## WRITTEN REQUEST
In the listing below, locate the line that contains "into its top." and the line that contains "obj.parent = empty". Restate word for word those two lines and every line between them, and nothing else.

## RECORDED DATA
%%
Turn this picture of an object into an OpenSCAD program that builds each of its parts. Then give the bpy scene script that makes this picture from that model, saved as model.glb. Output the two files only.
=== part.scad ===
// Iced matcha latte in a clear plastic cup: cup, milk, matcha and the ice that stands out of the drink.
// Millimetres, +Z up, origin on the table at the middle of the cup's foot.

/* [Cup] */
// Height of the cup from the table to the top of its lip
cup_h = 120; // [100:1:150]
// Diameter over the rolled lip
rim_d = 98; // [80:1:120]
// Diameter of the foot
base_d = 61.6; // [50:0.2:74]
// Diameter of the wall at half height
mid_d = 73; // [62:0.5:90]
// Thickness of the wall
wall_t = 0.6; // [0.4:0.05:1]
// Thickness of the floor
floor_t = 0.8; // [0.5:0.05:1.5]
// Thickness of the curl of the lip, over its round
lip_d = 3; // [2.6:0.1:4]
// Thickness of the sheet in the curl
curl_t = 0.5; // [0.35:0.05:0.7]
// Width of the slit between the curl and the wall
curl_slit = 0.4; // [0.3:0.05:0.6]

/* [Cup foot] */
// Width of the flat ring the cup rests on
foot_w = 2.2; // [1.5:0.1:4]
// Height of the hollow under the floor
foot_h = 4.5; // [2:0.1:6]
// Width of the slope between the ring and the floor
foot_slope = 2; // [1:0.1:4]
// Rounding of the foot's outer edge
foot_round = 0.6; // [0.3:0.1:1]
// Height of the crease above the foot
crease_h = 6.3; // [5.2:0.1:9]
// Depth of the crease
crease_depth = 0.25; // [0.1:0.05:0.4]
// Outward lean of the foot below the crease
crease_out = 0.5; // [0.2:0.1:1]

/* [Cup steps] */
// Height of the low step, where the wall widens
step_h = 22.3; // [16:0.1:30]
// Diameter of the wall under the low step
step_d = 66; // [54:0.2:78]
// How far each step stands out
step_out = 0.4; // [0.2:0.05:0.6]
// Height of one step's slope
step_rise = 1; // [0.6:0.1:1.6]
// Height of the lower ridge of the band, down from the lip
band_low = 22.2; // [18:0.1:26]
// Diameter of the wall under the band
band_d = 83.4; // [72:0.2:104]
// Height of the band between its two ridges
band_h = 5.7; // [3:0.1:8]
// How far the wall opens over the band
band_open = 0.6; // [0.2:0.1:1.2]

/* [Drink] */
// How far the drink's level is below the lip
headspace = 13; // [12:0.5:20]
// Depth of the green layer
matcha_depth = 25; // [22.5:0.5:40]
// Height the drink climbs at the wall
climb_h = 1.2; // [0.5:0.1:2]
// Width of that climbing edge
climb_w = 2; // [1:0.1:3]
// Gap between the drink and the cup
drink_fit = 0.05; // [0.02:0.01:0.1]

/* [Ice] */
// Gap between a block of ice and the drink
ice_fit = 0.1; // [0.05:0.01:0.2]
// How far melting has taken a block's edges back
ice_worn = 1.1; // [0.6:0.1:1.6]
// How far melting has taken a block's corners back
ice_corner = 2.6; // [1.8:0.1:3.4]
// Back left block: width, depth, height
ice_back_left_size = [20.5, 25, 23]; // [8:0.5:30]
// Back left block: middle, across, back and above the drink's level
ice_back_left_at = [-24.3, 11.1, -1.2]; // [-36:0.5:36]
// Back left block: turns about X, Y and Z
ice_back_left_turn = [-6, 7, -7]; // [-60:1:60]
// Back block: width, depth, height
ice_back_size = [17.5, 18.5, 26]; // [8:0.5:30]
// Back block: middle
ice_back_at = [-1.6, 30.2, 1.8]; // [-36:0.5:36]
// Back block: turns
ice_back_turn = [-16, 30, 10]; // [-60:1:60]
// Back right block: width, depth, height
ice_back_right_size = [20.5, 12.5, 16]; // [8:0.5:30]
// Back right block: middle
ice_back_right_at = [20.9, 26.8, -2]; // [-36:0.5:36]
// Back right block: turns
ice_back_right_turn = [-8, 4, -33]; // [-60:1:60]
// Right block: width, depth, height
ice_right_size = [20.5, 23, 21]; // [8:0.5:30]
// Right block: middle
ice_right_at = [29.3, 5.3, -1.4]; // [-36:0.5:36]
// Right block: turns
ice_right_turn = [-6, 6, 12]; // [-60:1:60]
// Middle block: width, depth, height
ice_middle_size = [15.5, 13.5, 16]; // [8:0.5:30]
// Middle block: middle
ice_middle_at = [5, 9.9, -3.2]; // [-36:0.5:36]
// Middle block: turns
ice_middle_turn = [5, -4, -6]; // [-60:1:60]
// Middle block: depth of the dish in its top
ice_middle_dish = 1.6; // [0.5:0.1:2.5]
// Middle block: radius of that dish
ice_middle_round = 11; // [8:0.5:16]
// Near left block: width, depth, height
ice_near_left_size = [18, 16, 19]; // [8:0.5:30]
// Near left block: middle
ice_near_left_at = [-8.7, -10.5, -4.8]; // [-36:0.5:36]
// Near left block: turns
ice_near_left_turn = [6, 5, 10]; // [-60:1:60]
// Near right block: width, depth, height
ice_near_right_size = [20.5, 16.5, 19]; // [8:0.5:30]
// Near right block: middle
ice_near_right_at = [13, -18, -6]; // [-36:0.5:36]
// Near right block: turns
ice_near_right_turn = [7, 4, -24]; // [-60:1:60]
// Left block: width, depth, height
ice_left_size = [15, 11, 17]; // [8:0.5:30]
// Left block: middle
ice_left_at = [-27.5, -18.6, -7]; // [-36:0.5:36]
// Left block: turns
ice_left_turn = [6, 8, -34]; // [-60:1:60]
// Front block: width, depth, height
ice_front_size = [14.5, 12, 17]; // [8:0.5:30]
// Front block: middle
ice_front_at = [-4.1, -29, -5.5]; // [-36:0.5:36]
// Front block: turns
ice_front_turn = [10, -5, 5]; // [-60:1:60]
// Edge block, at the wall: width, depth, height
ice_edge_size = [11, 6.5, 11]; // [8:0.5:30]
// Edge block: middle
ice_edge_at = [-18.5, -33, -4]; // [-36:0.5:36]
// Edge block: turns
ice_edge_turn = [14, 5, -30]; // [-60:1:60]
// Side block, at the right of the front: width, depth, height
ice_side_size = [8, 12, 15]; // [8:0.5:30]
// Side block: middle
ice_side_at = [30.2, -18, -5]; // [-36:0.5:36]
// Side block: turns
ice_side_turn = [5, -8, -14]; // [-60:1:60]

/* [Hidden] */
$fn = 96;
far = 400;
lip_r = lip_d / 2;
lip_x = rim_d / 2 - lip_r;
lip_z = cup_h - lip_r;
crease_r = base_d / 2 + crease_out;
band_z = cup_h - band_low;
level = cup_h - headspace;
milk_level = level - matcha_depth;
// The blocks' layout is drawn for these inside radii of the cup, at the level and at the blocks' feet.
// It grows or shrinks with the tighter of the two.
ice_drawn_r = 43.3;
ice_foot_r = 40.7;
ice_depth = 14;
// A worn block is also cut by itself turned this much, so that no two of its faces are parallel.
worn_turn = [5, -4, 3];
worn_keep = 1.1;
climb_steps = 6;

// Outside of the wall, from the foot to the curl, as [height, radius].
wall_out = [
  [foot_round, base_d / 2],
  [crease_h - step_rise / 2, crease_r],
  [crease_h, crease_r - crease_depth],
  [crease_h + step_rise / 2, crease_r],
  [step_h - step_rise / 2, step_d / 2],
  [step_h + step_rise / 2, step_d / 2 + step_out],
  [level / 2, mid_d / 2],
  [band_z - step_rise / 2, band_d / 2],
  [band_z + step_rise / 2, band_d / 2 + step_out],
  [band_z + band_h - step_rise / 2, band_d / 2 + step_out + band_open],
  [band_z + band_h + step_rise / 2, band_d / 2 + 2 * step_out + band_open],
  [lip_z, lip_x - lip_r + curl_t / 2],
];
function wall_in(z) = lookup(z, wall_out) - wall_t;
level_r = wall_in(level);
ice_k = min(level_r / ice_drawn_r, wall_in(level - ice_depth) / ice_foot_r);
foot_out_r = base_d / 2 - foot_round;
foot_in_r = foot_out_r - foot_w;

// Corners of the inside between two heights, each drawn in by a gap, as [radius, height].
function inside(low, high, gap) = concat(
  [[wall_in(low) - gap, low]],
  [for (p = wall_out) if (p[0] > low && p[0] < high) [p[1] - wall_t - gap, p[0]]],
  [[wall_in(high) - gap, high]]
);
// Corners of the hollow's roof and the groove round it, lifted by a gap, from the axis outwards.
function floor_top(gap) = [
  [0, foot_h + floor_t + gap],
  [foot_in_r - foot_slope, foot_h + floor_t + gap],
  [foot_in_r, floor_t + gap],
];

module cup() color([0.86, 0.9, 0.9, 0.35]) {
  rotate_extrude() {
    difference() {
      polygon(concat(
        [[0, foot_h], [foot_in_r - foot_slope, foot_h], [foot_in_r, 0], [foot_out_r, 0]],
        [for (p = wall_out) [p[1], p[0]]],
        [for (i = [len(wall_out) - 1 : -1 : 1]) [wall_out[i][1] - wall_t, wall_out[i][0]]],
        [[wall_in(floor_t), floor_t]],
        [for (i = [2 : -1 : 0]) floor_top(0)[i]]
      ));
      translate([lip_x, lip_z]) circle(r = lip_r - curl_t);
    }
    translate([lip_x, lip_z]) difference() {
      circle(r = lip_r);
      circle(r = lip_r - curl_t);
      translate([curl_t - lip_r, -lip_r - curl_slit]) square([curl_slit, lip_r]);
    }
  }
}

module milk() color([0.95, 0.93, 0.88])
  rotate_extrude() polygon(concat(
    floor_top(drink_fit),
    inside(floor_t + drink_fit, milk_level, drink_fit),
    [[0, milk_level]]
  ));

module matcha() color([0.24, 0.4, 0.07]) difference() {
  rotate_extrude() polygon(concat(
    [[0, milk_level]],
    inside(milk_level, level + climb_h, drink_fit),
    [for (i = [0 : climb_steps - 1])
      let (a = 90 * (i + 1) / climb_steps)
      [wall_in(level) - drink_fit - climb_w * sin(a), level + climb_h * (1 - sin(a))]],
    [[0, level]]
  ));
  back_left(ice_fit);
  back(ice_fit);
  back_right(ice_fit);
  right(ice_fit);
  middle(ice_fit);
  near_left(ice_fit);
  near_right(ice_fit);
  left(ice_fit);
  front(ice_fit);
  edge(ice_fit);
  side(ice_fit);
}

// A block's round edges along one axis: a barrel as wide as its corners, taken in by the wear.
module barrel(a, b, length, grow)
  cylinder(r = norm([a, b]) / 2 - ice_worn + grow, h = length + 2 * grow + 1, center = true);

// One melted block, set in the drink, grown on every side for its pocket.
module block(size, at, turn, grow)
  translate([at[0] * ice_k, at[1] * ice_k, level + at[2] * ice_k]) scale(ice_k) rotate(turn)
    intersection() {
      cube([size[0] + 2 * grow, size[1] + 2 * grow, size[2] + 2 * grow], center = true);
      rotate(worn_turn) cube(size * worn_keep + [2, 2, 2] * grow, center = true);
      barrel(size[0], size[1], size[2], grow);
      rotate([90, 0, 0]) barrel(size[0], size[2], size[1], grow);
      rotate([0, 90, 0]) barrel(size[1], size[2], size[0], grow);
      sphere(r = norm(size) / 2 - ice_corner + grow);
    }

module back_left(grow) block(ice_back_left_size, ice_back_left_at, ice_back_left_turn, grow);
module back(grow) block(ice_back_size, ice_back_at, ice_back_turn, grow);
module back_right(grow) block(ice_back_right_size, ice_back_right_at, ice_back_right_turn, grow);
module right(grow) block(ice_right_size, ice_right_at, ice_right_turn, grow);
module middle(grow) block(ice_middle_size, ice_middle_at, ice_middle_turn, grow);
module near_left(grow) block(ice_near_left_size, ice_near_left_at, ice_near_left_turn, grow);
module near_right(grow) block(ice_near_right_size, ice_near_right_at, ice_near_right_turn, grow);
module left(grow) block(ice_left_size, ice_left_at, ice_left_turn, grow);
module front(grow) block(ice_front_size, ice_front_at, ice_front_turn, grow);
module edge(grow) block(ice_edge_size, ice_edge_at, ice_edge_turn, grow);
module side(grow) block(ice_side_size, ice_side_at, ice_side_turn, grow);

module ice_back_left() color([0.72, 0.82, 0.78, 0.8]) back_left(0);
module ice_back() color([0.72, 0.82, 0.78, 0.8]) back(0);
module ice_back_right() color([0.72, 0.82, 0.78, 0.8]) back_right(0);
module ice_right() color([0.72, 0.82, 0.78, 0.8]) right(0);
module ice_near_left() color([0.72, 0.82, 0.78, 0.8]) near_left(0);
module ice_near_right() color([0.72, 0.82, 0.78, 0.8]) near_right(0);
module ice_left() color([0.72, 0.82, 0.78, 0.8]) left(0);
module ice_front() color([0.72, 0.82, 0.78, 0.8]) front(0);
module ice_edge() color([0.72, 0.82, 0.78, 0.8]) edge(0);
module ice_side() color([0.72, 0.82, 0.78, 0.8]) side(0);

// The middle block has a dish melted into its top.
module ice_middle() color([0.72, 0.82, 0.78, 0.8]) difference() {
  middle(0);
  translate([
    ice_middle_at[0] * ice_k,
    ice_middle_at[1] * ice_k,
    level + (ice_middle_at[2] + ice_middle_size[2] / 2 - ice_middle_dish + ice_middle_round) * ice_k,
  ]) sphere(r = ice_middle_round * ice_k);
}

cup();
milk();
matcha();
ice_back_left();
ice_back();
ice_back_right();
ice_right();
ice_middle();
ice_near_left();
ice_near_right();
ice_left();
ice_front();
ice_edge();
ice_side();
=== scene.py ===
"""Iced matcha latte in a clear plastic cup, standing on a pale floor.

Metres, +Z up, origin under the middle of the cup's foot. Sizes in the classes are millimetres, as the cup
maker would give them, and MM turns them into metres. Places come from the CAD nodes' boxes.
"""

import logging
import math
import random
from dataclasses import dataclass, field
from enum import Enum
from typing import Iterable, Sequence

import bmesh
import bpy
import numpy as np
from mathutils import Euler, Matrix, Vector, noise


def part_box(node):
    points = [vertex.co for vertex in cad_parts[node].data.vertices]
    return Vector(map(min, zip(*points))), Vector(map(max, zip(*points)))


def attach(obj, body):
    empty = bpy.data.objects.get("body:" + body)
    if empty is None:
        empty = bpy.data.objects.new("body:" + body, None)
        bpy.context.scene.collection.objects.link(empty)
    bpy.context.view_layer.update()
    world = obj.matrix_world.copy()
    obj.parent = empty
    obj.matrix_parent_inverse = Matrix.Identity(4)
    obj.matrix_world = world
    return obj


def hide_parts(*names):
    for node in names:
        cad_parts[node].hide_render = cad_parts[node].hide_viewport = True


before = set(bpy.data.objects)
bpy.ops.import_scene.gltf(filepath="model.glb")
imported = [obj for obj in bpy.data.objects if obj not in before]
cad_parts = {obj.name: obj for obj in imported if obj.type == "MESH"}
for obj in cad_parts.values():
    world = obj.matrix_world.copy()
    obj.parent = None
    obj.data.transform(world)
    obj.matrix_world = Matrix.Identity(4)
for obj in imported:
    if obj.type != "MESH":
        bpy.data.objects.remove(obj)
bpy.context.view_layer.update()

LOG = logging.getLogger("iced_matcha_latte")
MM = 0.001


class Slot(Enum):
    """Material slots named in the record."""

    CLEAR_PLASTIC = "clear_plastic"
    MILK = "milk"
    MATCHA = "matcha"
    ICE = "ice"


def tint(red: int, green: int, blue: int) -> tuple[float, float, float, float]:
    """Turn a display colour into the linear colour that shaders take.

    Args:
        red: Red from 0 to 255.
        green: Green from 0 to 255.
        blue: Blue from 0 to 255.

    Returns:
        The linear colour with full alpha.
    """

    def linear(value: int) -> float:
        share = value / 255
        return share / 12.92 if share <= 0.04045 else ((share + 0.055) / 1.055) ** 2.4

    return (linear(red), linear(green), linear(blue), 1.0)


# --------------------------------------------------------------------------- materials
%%
## WRITTEN RESPONSE
// The middle block has a dish melted into its top.
module ice_middle() color([0.72, 0.82, 0.78, 0.8]) difference() {
  middle(0);
  translate([
    ice_middle_at[0] * ice_k,
    ice_middle_at[1] * ice_k,
    level + (ice_middle_at[2] + ice_middle_size[2] / 2 - ice_middle_dish + ice_middle_round) * ice_k,
  ]) sphere(r = ice_middle_round * ice_k);
}

cup();
milk();
matcha();
ice_back_left();
ice_back();
ice_back_right();
ice_right();
ice_middle();
ice_near_left();
ice_near_right();
ice_left();
ice_front();
ice_edge();
ice_side();
=== scene.py ===
"""Iced matcha latte in a clear plastic cup, standing on a pale floor.

Metres, +Z up, origin under the middle of the cup's foot. Sizes in the classes are millimetres, as the cup
maker would give them, and MM turns them into metres. Places come from the CAD nodes' boxes.
"""

import logging
import math
import random
from dataclasses import dataclass, field
from enum import Enum
from typing import Iterable, Sequence

import bmesh
import bpy
import numpy as np
from mathutils import Euler, Matrix, Vector, noise


def part_box(node):
    points = [vertex.co for vertex in cad_parts[node].data.vertices]
    return Vector(map(min, zip(*points))), Vector(map(max, zip(*points)))


def attach(obj, body):
    empty = bpy.data.objects.get("body:" + body)
    if empty is None:
        empty = bpy.data.objects.new("body:" + body, None)
        bpy.context.scene.collection.objects.link(empty)
    bpy.context.view_layer.update()
    world = obj.matrix_world.copy()
    obj.parent = empty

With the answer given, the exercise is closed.